How difficult is it to engage the public in media ethics? Brevini says: "It is much easier to get the public connected for issues which involve the NHS or tuition fees than media reforms in general. I've seen this changing in the past year." The public play an integral role by providing the investment for the journalism industry so by default there is a mutual responsibility of both consumers and publications to ensure the human right to privacy is maintained alongside the revelation of truth.
Though "public interest defence" can be disputed, the closure of the News of the World reinforced how it cannot be used to excuse hacking into the phones of celebrities to get stories on their sex lives. However the leaking of documents to the Telelgraph to expose the parliamentary expenses scandal provides information the public need to know and therefore falls under the defence.
City University professor Ivor Gaber says: "Whatever regulatory system you have would recognize that exposing the misuse of public funds was legitimate public interest and I think there would be no problems making that decision." The Director of Public Prosecution's guidelines published in April 2012 to help guide prosecutors in cases involving journalists and the "public defence." It states the disclosure of a criminal offence or miscarriage of justice can serve in the public interest.
There is concern that if the recommendations are too harsh or statutory-based, it is a threat to press freedom and journalists may become afraid to do investigative journalism. Gaber realises the important of press freedom to do their job but suggests regulation will not hinder the press's pluralism. He does this by comparing it to US legislation:"in the United States under the first amendment there is probably more freedom of speech than anywhere else in the world... do they have the most lively exciting interesting press? Not really, it's pretty dull. And if you look for example the US media's coverage of the build up to the Iraq war, how much opposition was there in the US media leading to the Iraq war? Very little." Gaber uses this to show how even when freedom of expression is exercised at its greatest, the media can still end up covering one side of the argument over another.
Head of City University's journalism department George Brock points out a key issue which he says almost no-one during the course of the Leveson inquiry has pointed out: there is a collision of human rights between the right to privacy and freedom of expression. Brock said the "collision of rights can never be definitively settled and balanced." He continues to speak on the weakness of current law: "Law is very inconsistent and weak. If I'm wrong about that that'd be fantastic. It would be great if he (Leveson) would point out that we can do with some strengthening and in some cases the inclusion of public interest defence in laws which tend to affect reporting where in one or two cases they don't exist at all or in some cases are very consistent and weak." Brock says he hopes the Leveson report will strengthens and clarify these laws and right alongside a regulatory system "with teeth".
All the speakers delivered options and recommendations for regulatory systems.

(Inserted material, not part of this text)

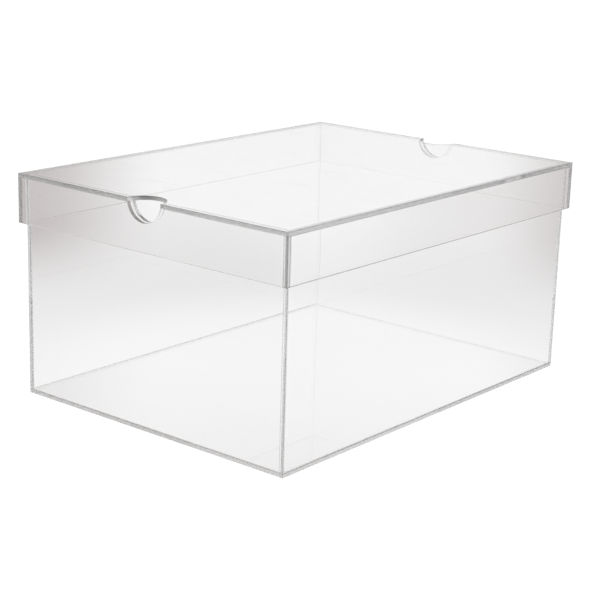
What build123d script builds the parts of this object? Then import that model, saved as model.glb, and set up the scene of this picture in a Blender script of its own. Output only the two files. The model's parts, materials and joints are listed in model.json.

It now depends on Leveson to decide whether or not the recommendations are adopted to change the way newsrooms and the journalists within them operate. There is a sure amount of pressure to make sure regulation and legislation are in tune. The freedom of expression, the right to privacy, and public interest all need to co-exist but the limits of each need clarification. Convergence also makes regulating more difficult as there are becoming an increasing number of platforms for writers to deliver news. Brock concludes by saying: "whatever Leveson reports, predicts and recommends, this will not be the last round of the issue because journalism and technology is evolving so fast."